Welcome back, everyone! Let's kick off the week with a hands-on challenge that every sysadmin should know: how to recover access when you're completely locked out of a system.
This is part of our "Mission & Map" series, focusing on a critical admin skill: interrupting the boot process to regain control of a system.
It may feel like a “break-in,” but it’s actually a recovery essential for any Linux administrator.
Learn the exact, step-by-step procedure to reset the root password on a system when locked out safely, without breaking SELinux. You’ll use GRUB, remount, and recovery techniques used in real-world sysadmin scenarios.
This isn’t something you’ll find in a man page. The most reliable guide is the official Red Hat documentation — it’s exactly what you’d review before performing this in production.
Resource: RHEL 9 Docs: Changing and resetting the root password
Scenario: You arrive on-site to find that no one remembers the root password for a critical RHEL 9 system. You have physical access but no credentials. Your job: regain control safely. Post the commands and steps you’d take below!
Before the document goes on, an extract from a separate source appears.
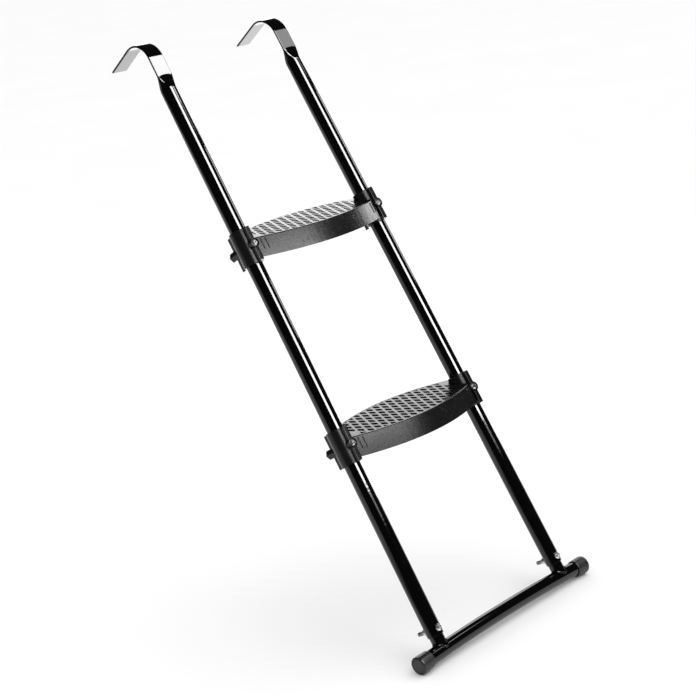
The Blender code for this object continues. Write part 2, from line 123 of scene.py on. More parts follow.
class LadderFoot(PropertyGroup):
    tube: length("Foot tube", "Outer diameter of the foot tube", 0.022)
    arch: length("Arch", "Rise of the foot tube's middle above its ends", 0.0045)
    bead: length("Weld bead", "Radius of the weld bead", 0.0019)
    cap: length("Cap", "Largest diameter of an end cap", 0.027)
    cap_lip: length("Cap lip", "Diameter of an end cap's open end", 0.0252)
    cap_length: length("Cap length", "Length of an end cap", 0.024)
    cap_end: length("Cap end", "Thickness of an end cap's closed end", 0.004)
    cap_round: length("Cap rounding", "Rounding of an end cap's closed end", 0.0024)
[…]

linux line, what argument do you add to interrupt the boot process and get a root shell?/etc/shadow file correctly?Let’s see your recovery steps! The best answers will help others master one of th essential Linux admin skills!
Hi
To unlock yourself.
Step 1: When rebooting, what key do you press at the GRUB menu to edit the boot parameters?
e - This lets you edit the boot parameters.
Step 2: While editing the linux line, what argument do you add to interrupt the boot process and get a root shell?
- On the line starting with linux (or linux16), append:
rd.break
Step 3: The system boots to a shell, but the root filesystem is read-only. What’s the first command to remount it as read-write?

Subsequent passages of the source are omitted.